Still, the transfer portal giveth even when the transfer portal taketh away.
One major addition this year is Thacker, who has relocated to MSUB after graduating from D-I Idaho. Thacker came to the Yellowjackets with high expectations — without even playing a game in the GNAC, he was named to the preseason all-conference team.
Thacker started in 39 of 52 games at Idaho. In 2020-21, Thacker averaged 11.8 points, 2.8 rebounds and 2.2 assists per game in Big Sky play while also shooting 84.9% from the foul line. Durham said Thacker should fill the void left by Dixon.
Thacker, meanwhile, is comfortable in his new environs.
“There’s guys coming in and out of programs all the time. But with that COVID year, that transfer portal was insane,” said Thacker, who was attracted to MSUB because of its fast-paced style. “There were so many guys that went in there looking for a new spot.
“Being an older guy I’m looking to push the pace. We have some young guys that haven’t gotten to play. They didn’t get to play last year, and I was fortunate enough to play a full season. I just want to play my game and push the pace and be an example to the younger guys.”

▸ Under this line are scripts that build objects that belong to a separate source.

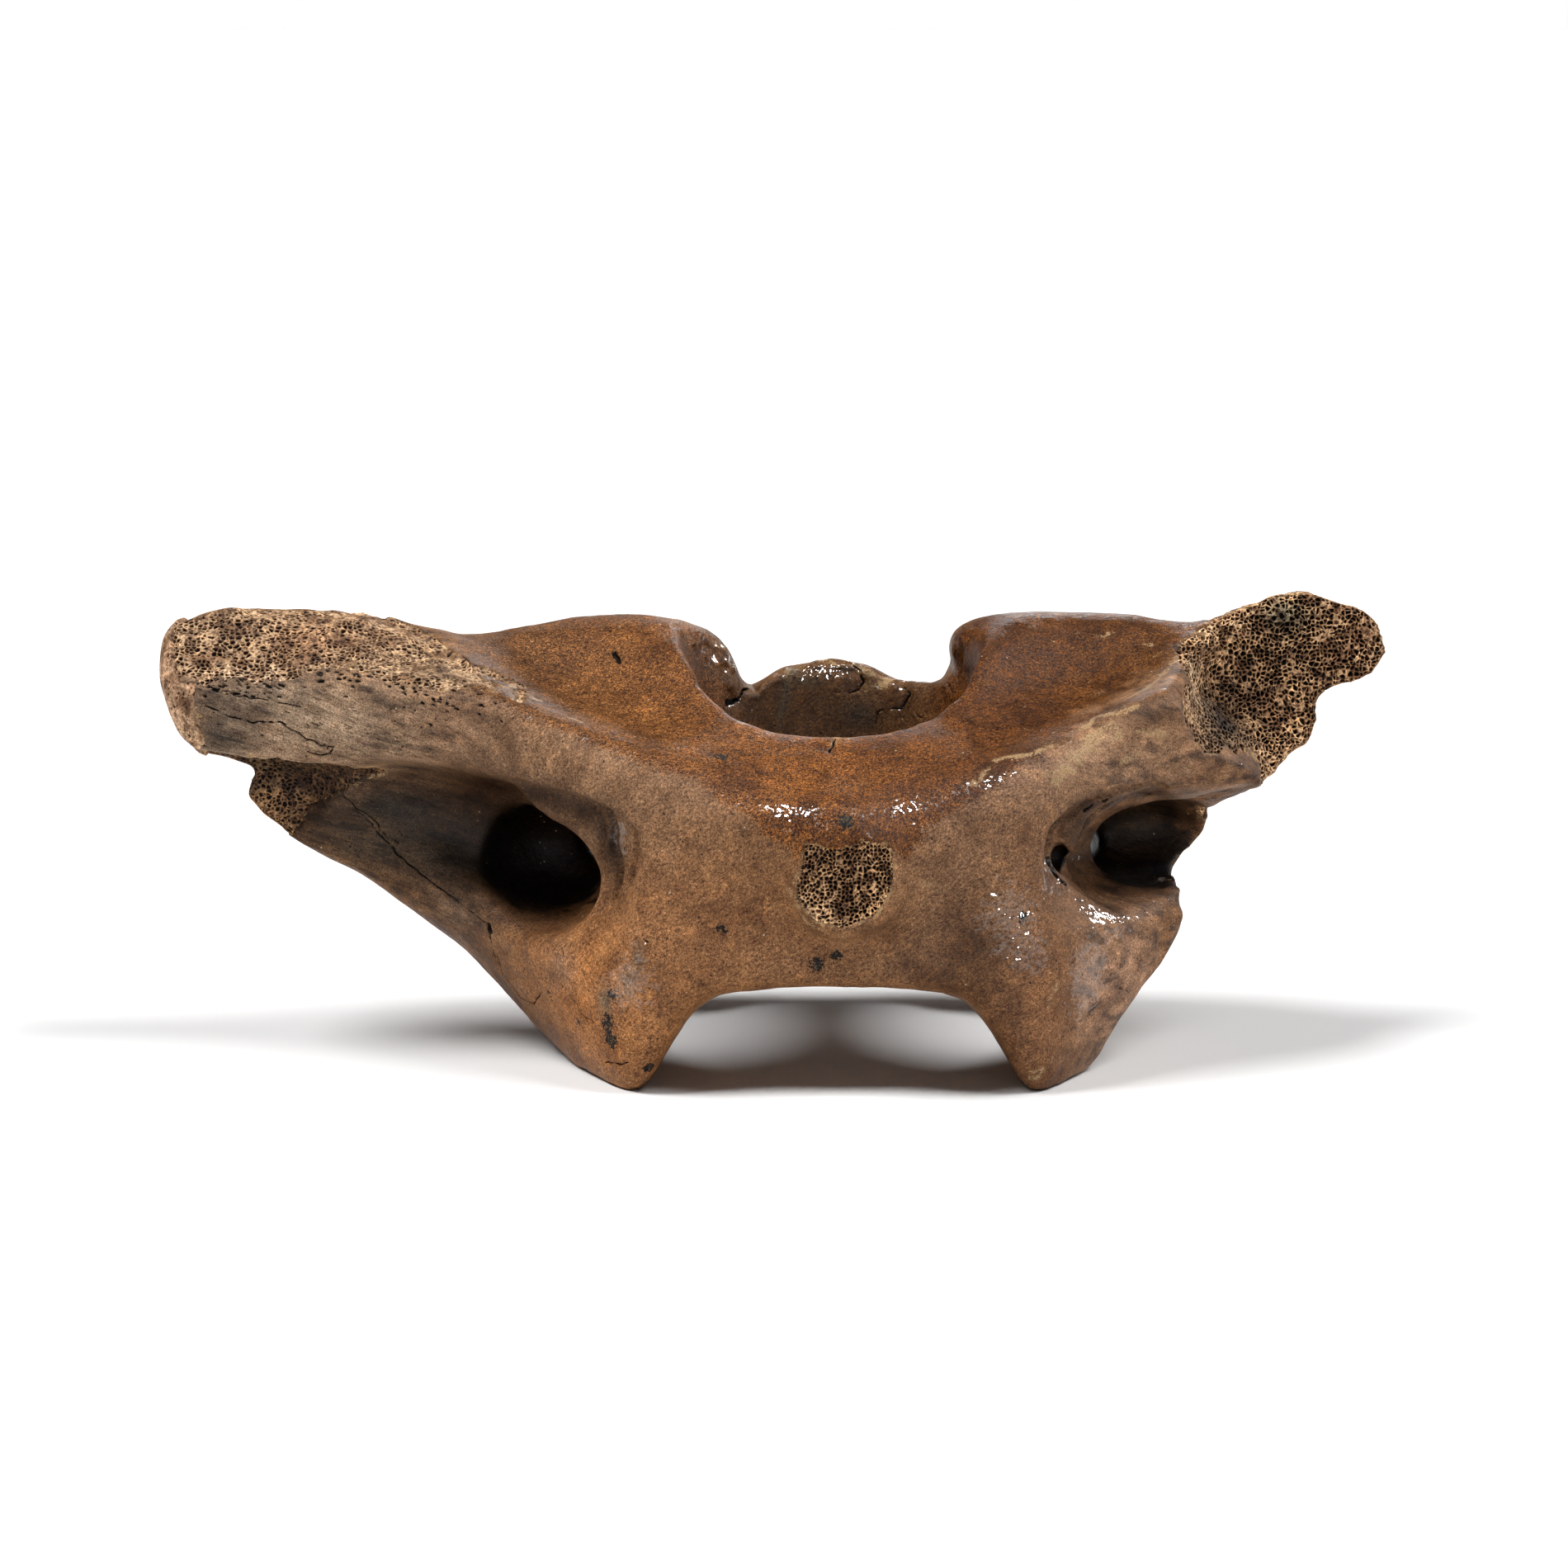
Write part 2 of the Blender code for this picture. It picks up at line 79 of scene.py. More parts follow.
# The floor
# A plain white sheet that runs far past the view on all sides. The bone stands on it with the worn
# rims of its two front joint cups.
FLOOR_HALF = 60.0             # metres
SHEET_COLOUR = (0.82, 0.82, 0.82, 1)
SHEET_ROUGHNESS = 0.9
SHEET_GLARE = 0.1

floor_mesh = bpy.data.meshes.new("floor")
floor_mesh.from_pydata([(-FLOOR_HALF, -FLOOR_HALF, 0), (FLOOR_HALF, -FLOOR_HALF, 0),
                        (FLOOR_HALF, FLOOR_HALF, 0), (-FLOOR_HALF, FLOOR_HALF, 0)], [], [(0, 1, 2, 3)])
floor = bpy.data.objects.new("floor", floor_mesh)
bpy.context.collection.objects.link(floor)
floor.data.materials.append(bpy.data.materials.new("white_sheet"))
floor.data.materials[0].use_nodes = True
sheet_shader = floor.data.materials[0].node_tree.nodes["Principled BSDF"]
sheet_shader.inputs["Base Color"].default_value = SHEET_COLOUR
sheet_shader.inputs["Roughness"].default_value = SHEET_ROUGHNESS
sheet_shader.inputs["Specular IOR Level"].default_value = SHEET_GLARE
floor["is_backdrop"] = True

# The light
# Two wide soft lights high on the left and right, small boxes that only make the glints,
# and a dim room whose horizon is white.
WHITE_UP_TO = 0.012           # height of the white horizon, as a share of the sky
DIM_FROM = 0.05               # height at which the room is dim
ROOM_COLOUR = (0.09, 0.09, 0.09, 1)
AIM = Vector((0, 0, 0.05))    # the middle of the bone, in metres
SKY_WIDTH = math.radians(24)
SKIES = (
    # name, way that it comes from, strength
    ("left_sky", (-5.0, -1.2, 8.3), 3.3),
    ("right_sky", (5.0, -1.2, 8.3), 2.4),
)
BOXES = (
    # name, place and width in metres, watts
    ("left_box", (-0.44, -0.15, 1.02), 0.24, 16.0),
    ("right_box", (0.40, -0.18, 1.04), 0.20, 13.0),
    ("front_box", (-0.25, -1.10, 0.62), 0.20, 11.0),
    ("low_box", (0.42, -1.10, 0.36), 0.22, 12.0),
    ("right_back_box", (0.84, 0.30, 0.60), 0.26, 13.0),
    ("back_box", (0.12, 1.05, 0.42), 0.14, 1.6),
)

world = bpy.data.worlds.new("studio")
bpy.context.scene.world = world
world.use_nodes = True
sky = world.node_tree
sky_place = sky.nodes.new("ShaderNodeTexCoord")
sky_split = sky.nodes.new("ShaderNodeSeparateXYZ")
sky_ramp = sky.nodes.new("ShaderNodeValToRGB")
sky.links.new(sky_place.outputs["Generated"], sky_split.inputs[0])
sky.links.new(sky_split.outputs["Z"], sky_ramp.inputs[0])
sky.links.new(sky_ramp.outputs[0], sky.nodes["Background"].inputs["Color"])
sky_ramp.color_ramp.elements[0].position = WHITE_UP_TO
sky_ramp.color_ramp.elements[0].color = (1, 1, 1, 1)
sky_ramp.color_ramp.elements[1].position = DIM_FROM
sky_ramp.color_ramp.elements[1].color = ROOM_COLOUR


def lamp(name, kind, place, size, energy):
    """A soft light at a place, or from that way for a sun, that looks at the middle of the bone."""
    data = bpy.data.lights.new(name, kind)
    data.energy = energy
    if kind == "SUN":
        data.angle = size
    else:
        data.size = size
    light = bpy.data.objects.new(name, data)
    light.location = place
    light.rotation_euler = (Vector(place) - AIM).to_track_quat("Z", "Y").to_euler()
    bpy.context.collection.objects.link(light)
    return light


for name, place, energy in SKIES:
    lamp(name, "SUN", place, SKY_WIDTH, energy).visible_glossy = False
for name, place, size, energy in BOXES:
    lamp(name, "AREA", place, size, energy).visible_diffuse = False

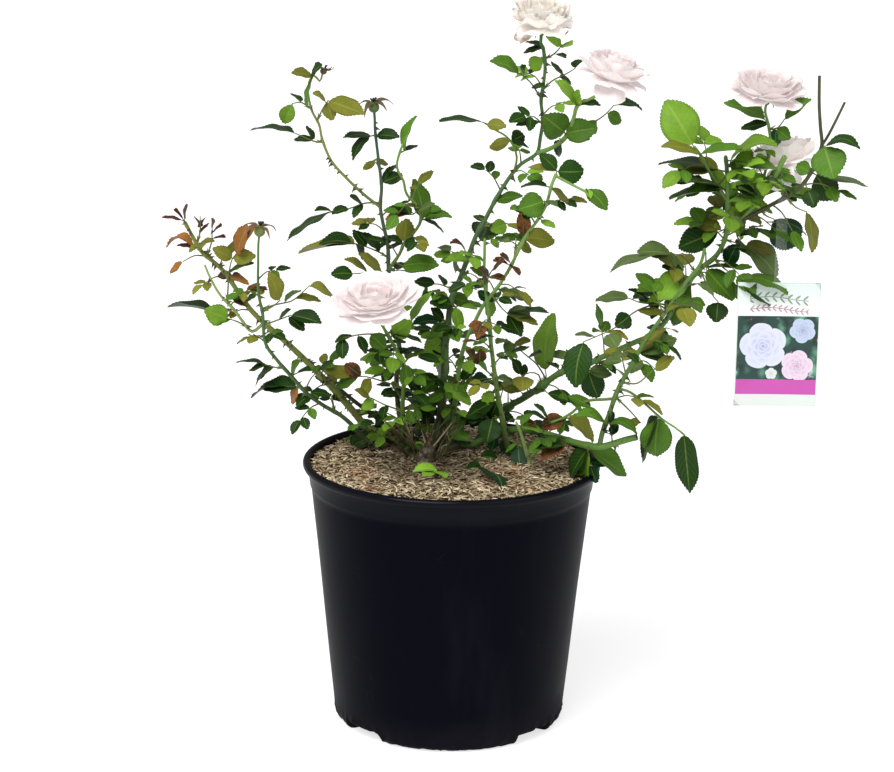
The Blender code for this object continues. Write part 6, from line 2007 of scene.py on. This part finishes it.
def bowl_whorls(size: float, plate: float, *hanging: Whorl) -> tuple[Whorl, ...]:
    """The whorls of a full bloom: a plate of outer petals under a bowl of overlapping ones.

    Args:
        size: the bowl's radius.
        plate: the angle above the level at which the outer petals end.
        hanging: single petals that hang under the plate.

    Returns:
        The whorls from the outside in.
    """
    return (
        *hanging,
        Whorl(5, size * 1.15, size * 1.1, 12, plate, 12),
        Whorl(5, size * 1.32, size * 1.36, 10, 66, 48),
        Whorl(5, size * 1.3, size * 1.3, 14, 84, 12),
        Whorl(6, size * 1.24, size * 1.1, 24, 94, 40, 0.5),
        Whorl(6, size * 1.16, size * 0.86, 38, 100, 5, 1.0),
        Whorl(6, size * 1.08, size * 0.64, 52, 104, 31, 1.5),
        Whorl(5, size * 1.0, size * 0.44, 68, 106, 60, 2.0),
    )


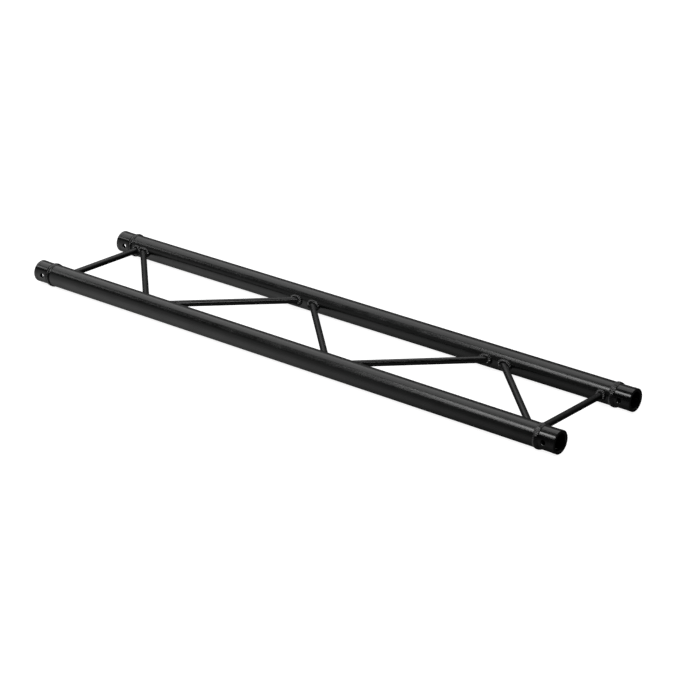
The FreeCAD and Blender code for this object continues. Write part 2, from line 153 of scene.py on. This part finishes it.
def coating(name, dark, light, rough, peel, drawn, wear, lathe=0.0, coat=0.0, spec=0.5):
    """Black coating over metal.  dark, light: the two tones it wanders between.
    rough: (low, high).  peel: depth of the orange peel.  drawn: depth of the
    lines along the tube.  wear: how far edges are rubbed.  lathe: depth of
    turning lines across the part."""
    t = Tree(name)
    vec = t.coords()
    long_vec = t.coords((0.06, 1.0, 1.0))
    broad = t.noise(vec, 9.0, 4.0)
    fine = t.noise(vec, 900.0, 2.0)
    speck = t.noise(vec, 2600.0, 1.0)
    lines = t.noise(long_vec, 520.0, 3.0)

    base = t.ramp(broad, [(0.3, dark), (0.72, light)])
    # Dust and rub: faint grey where the speckle is highest.
    dust = t.span(speck, 0.66, 0.78, 0.0, 0.14)
    base = t.mix(dust, base, tuple(min(1.0, c * 1.6 + 0.004) for c in light))

    # Rubbed edges, found from the shape's own pointiness by a bevel test.
    bevel = t.add("ShaderNodeBevel", samples=4)
    bevel.inputs["Radius"].default_value = 0.0009
    geo = t.add("ShaderNodeNewGeometry")
    dot = t.add("ShaderNodeVectorMath", operation="DOT_PRODUCT")
    t.link(bevel.outputs["Normal"], dot.inputs[0])
    t.link(geo.outputs["Normal"], dot.inputs[1])
    edge = t.span(dot.outputs["Value"], 0.995, 0.9, 0.0, wear)
    patch = t.span(t.noise(vec, 260.0, 3.0), 0.42, 0.62, 0.0, 1.0)
    edge = t.math("MULTIPLY", edge, patch)
    base = t.mix(edge, base, (0.11, 0.112, 0.112))
    t.link(base, t.bsdf.inputs["Base Color"])

    r = t.span(t.noise(vec, 34.0, 4.0), 0.3, 0.7, rough[0], rough[1])
    r = t.math("ADD", r, t.span(lines, 0.35, 0.65, -0.018, 0.018))
    r = t.math("ADD", r, t.span(t.noise(vec, 420.0, 3.0), 0.35, 0.65, -0.012, 0.012))
    t.link(r, t.bsdf.inputs["Roughness"])
    t.bsdf.inputs["Specular IOR Level"].default_value = spec
    t.bsdf.inputs["Coat Weight"].default_value = coat
    t.bsdf.inputs["Coat Roughness"].default_value = 0.08

    normal = t.bump(fine, peel)
    if drawn:
        normal = t.bump(lines, drawn, after=normal)
    if lathe:
        turn = t.add("ShaderNodeTexWave", wave_type="BANDS", bands_direction="X")
        turn.inputs["Scale"].default_value = 420.0
        turn.inputs["Distortion"].default_value = 0.4
        turn.inputs["Detail"].default_value = 1.0
        t.link(vec, turn.inputs["Vector"])
        normal = t.bump(turn.outputs["Fac"], lathe, after=normal)
    t.link(normal, t.bsdf.inputs["Normal"])
    return t.m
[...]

Thacker and Wiggins have been MSUB’s most consistent duo so far, and could be worth the price of admission on their own. Wiggins entered Wednesday leading the team in scoring at 15.3 points per game. Thacker was averaging 14.7 points, 5.7 rebounds and 2.7 assists.
Both show the ability to bring the ball up the court and break a press, and they complement each other on the perimeter.
Filling Howard’s shoes in the frontcourt could be more arduous. The Jackets aren’t lacking size, just experience. Bilal Shabazz, a 6-foot-8 forward, appeared in just five Division I games last year at Montana State; 6-9 transfer Malik Brikat showed a willingness to battle on both ends against Black Hills, scoring 12 points and grabbing eight rebounds.
Emmanuel Ajanaku, a 6-10 freshman holdover from last year, is essentially in his first season but could prove to be a solid rim protector; and 6-9 Jimmy Brown, also returning from last year’s team, is in his first full D-I season.
Another player of note is 6-5 wing Nicholas Sebastiao, who came into Wednesday averaging 25.3 minutes per game in his first full collegiate campaign. He had 12 points against Black Hills.
MSUB was picked to finish last in the 10-team GNAC. But the Jackets’ stated goal is to finish in the top six and qualify for the league’s postseason tournament.
“We’re pretty athletic, we’ve got some good size. We haven’t been shooting the ball great yet, which I think will come, but I think we’re going to be a really solid defensive team,” Durham said. “It’s exciting to be back, but it’s weird to be back. Obviously no one had ever been through a year off, so it seems like we’re starting from square one.
“We obviously didn’t get much respect in the poll, and I knew losing Brendan that was going to be the case. But we have a little motivation to see what we can do in the GNAC.”
The Yellowjackets host South Dakota Mines on Saturday at 7 p.m.